BEGIN Data extract
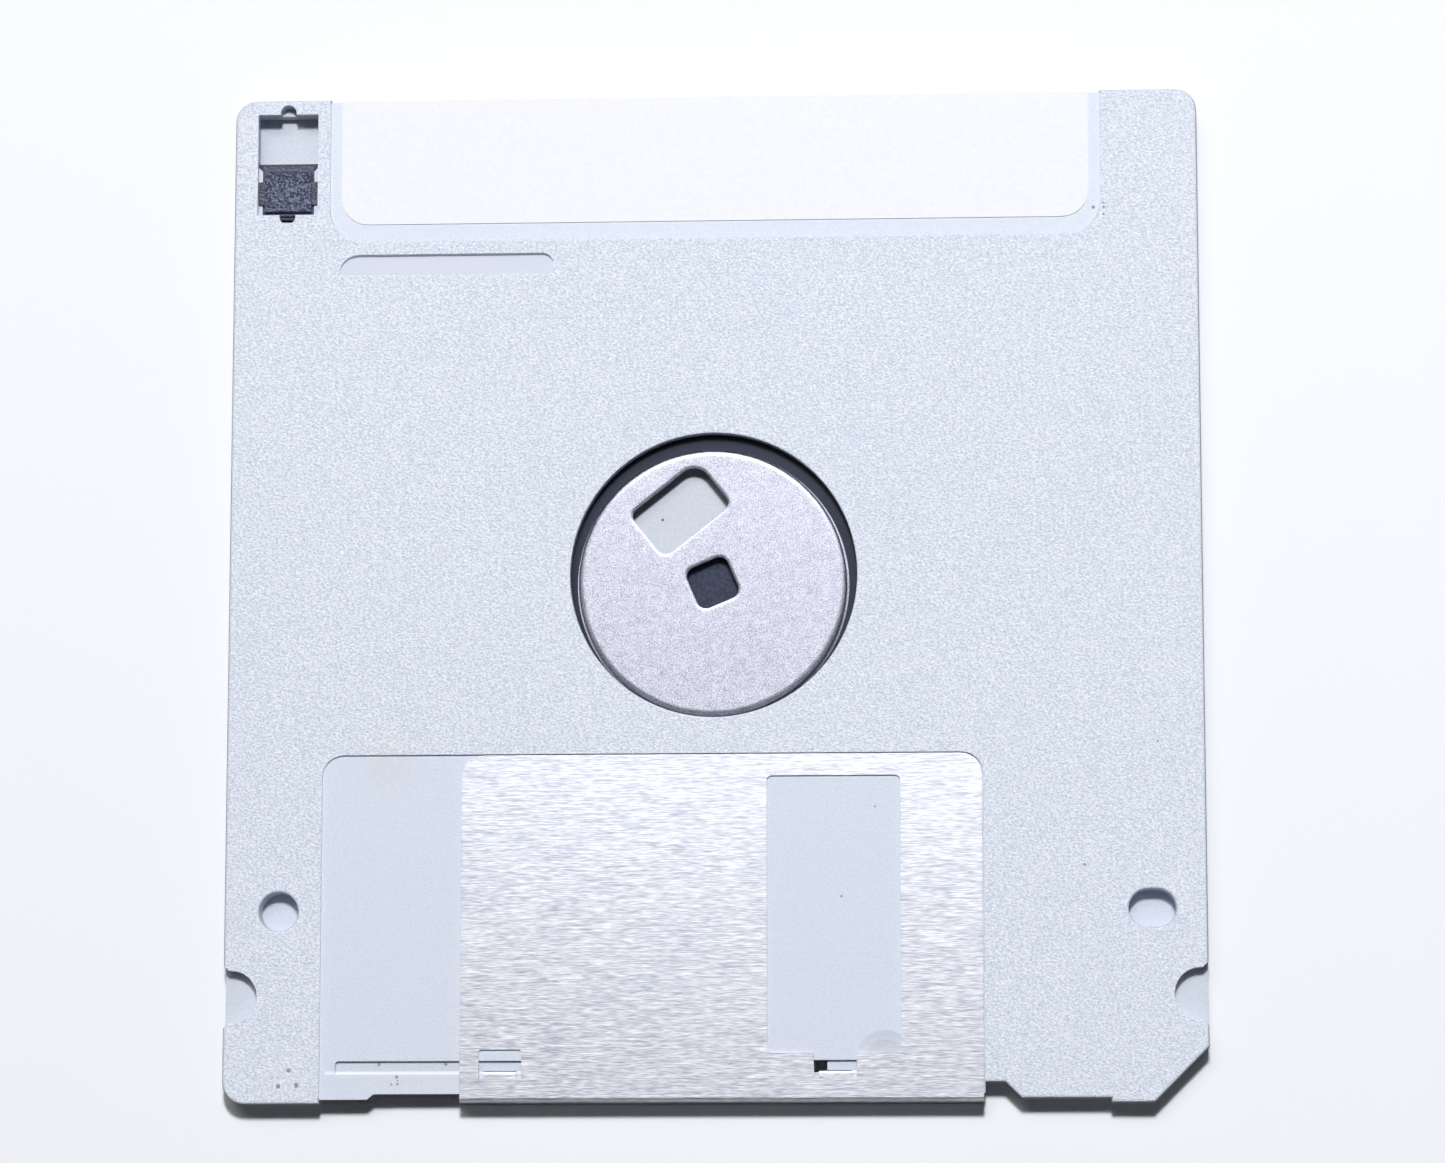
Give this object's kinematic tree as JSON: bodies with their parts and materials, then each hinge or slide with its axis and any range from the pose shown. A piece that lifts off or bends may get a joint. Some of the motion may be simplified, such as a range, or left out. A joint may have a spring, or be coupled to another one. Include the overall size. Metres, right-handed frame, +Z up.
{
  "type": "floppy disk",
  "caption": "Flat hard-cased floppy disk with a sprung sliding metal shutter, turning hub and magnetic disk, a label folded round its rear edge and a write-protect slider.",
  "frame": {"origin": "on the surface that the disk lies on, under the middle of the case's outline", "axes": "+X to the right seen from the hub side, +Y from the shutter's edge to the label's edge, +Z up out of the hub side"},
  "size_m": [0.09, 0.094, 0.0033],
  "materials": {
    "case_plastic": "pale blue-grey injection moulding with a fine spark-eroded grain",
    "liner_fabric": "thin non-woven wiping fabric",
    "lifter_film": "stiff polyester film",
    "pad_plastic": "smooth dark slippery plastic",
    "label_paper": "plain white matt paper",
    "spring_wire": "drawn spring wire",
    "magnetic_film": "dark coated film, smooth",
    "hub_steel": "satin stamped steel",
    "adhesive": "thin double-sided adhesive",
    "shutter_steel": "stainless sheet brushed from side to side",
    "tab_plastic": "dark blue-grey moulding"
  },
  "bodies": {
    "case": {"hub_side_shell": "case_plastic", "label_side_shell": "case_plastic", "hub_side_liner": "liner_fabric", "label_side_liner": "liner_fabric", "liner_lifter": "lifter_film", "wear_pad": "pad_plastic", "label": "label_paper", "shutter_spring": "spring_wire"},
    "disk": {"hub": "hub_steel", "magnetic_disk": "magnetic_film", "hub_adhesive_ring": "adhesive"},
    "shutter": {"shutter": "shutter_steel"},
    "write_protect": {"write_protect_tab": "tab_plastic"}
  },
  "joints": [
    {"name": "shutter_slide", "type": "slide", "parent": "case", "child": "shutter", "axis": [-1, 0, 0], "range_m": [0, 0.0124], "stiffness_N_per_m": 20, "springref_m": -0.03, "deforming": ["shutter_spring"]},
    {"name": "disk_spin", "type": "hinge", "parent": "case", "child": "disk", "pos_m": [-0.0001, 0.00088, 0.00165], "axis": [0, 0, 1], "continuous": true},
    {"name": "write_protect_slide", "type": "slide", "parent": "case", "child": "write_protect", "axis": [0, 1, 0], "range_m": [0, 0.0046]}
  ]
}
END Data extract
[Requirement] Print the whole listing again, exactly.

[The answer]
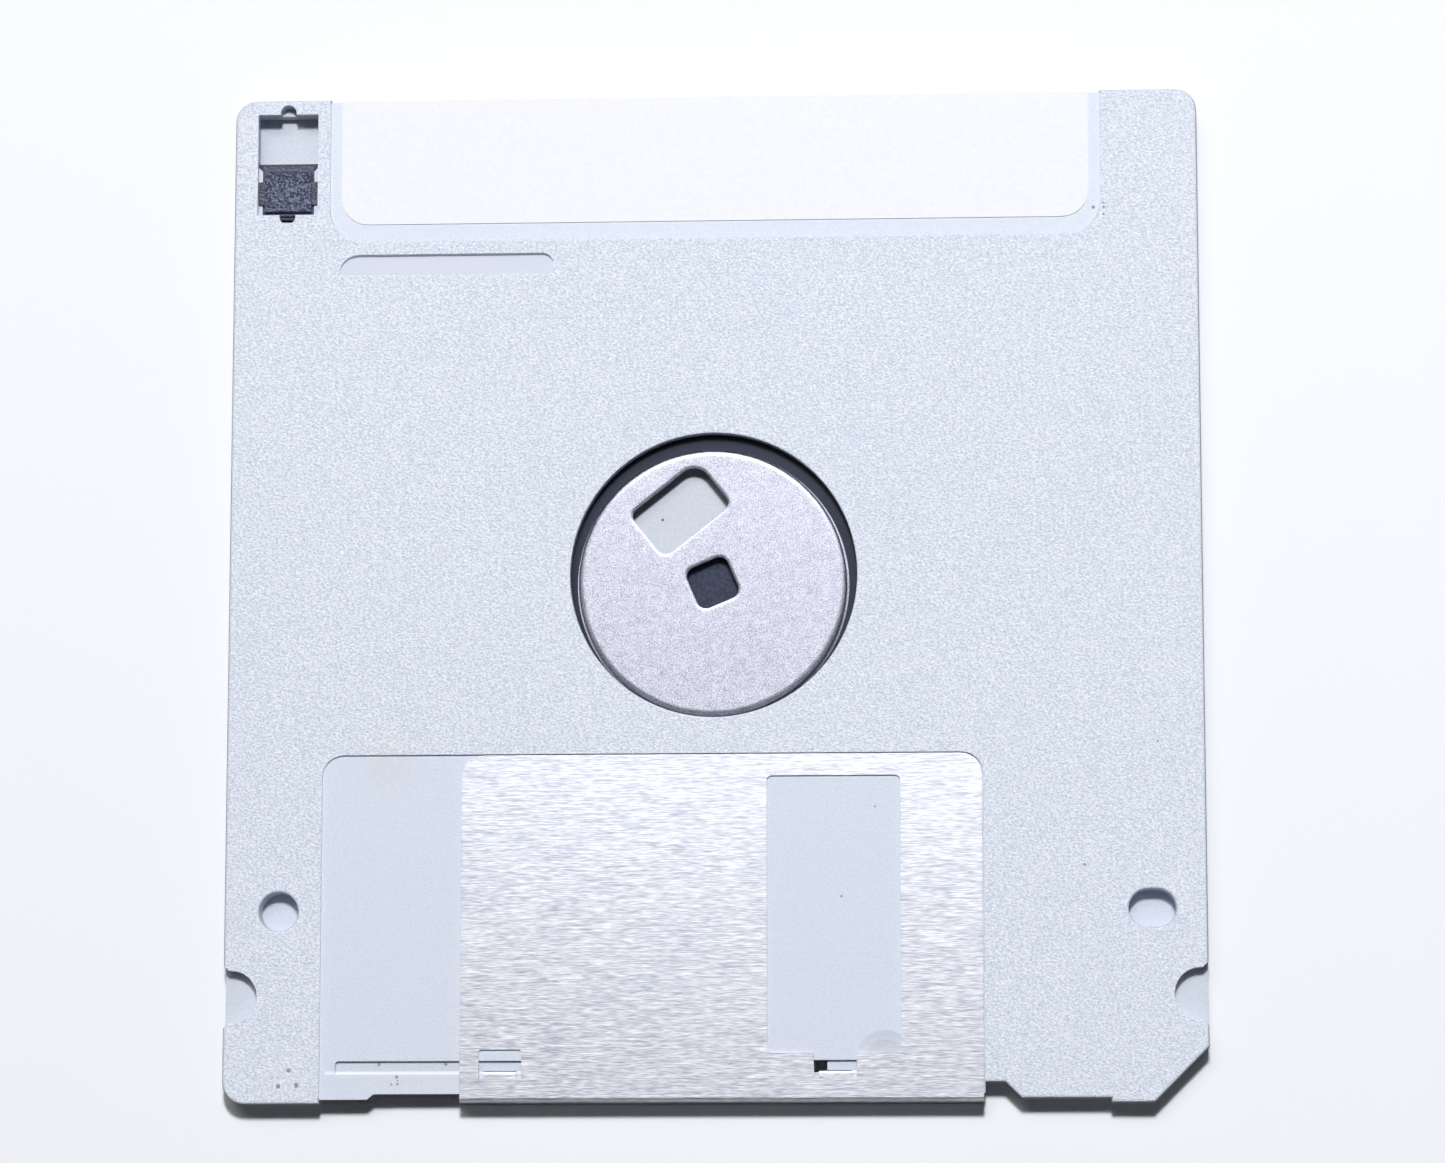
Give this object's kinematic tree as JSON: bodies with their parts and materials, then each hinge or slide with its axis and any range from the pose shown. A piece that lifts off or bends may get a joint. Some of the motion may be simplified, such as a range, or left out. A joint may have a spring, or be coupled to another one. Include the overall size. Metres, right-handed frame, +Z up.
{
  "type": "floppy disk",
  "caption": "Flat hard-cased floppy disk with a sprung sliding metal shutter, turning hub and magnetic disk, a label folded round its rear edge and a write-protect slider.",
  "frame": {"origin": "on the surface that the disk lies on, under the middle of the case's outline", "axes": "+X to the right seen from the hub side, +Y from the shutter's edge to the label's edge, +Z up out of the hub side"},
  "size_m": [0.09, 0.094, 0.0033],
  "materials": {
    "case_plastic": "pale blue-grey injection moulding with a fine spark-eroded grain",
    "liner_fabric": "thin non-woven wiping fabric",
    "lifter_film": "stiff polyester film",
    "pad_plastic": "smooth dark slippery plastic",
    "label_paper": "plain white matt paper",
    "spring_wire": "drawn spring wire",
    "magnetic_film": "dark coated film, smooth",
    "hub_steel": "satin stamped steel",
    "adhesive": "thin double-sided adhesive",
    "shutter_steel": "stainless sheet brushed from side to side",
    "tab_plastic": "dark blue-grey moulding"
  },
  "bodies": {
    "case": {"hub_side_shell": "case_plastic", "label_side_shell": "case_plastic", "hub_side_liner": "liner_fabric", "label_side_liner": "liner_fabric", "liner_lifter": "lifter_film", "wear_pad": "pad_plastic", "label": "label_paper", "shutter_spring": "spring_wire"},
    "disk": {"hub": "hub_steel", "magnetic_disk": "magnetic_film", "hub_adhesive_ring": "adhesive"},
    "shutter": {"shutter": "shutter_steel"},
    "write_protect": {"write_protect_tab": "tab_plastic"}
  },
  "joints": [
    {"name": "shutter_slide", "type": "slide", "parent": "case", "child": "shutter", "axis": [-1, 0, 0], "range_m": [0, 0.0124], "stiffness_N_per_m": 20, "springref_m": -0.03, "deforming": ["shutter_spring"]},
    {"name": "disk_spin", "type": "hinge", "parent": "case", "child": "disk", "pos_m": [-0.0001, 0.00088, 0.00165], "axis": [0, 0, 1], "continuous": true},
    {"name": "write_protect_slide", "type": "slide", "parent": "case", "child": "write_protect", "axis": [0, 1, 0], "range_m": [0, 0.0046]}
  ]
}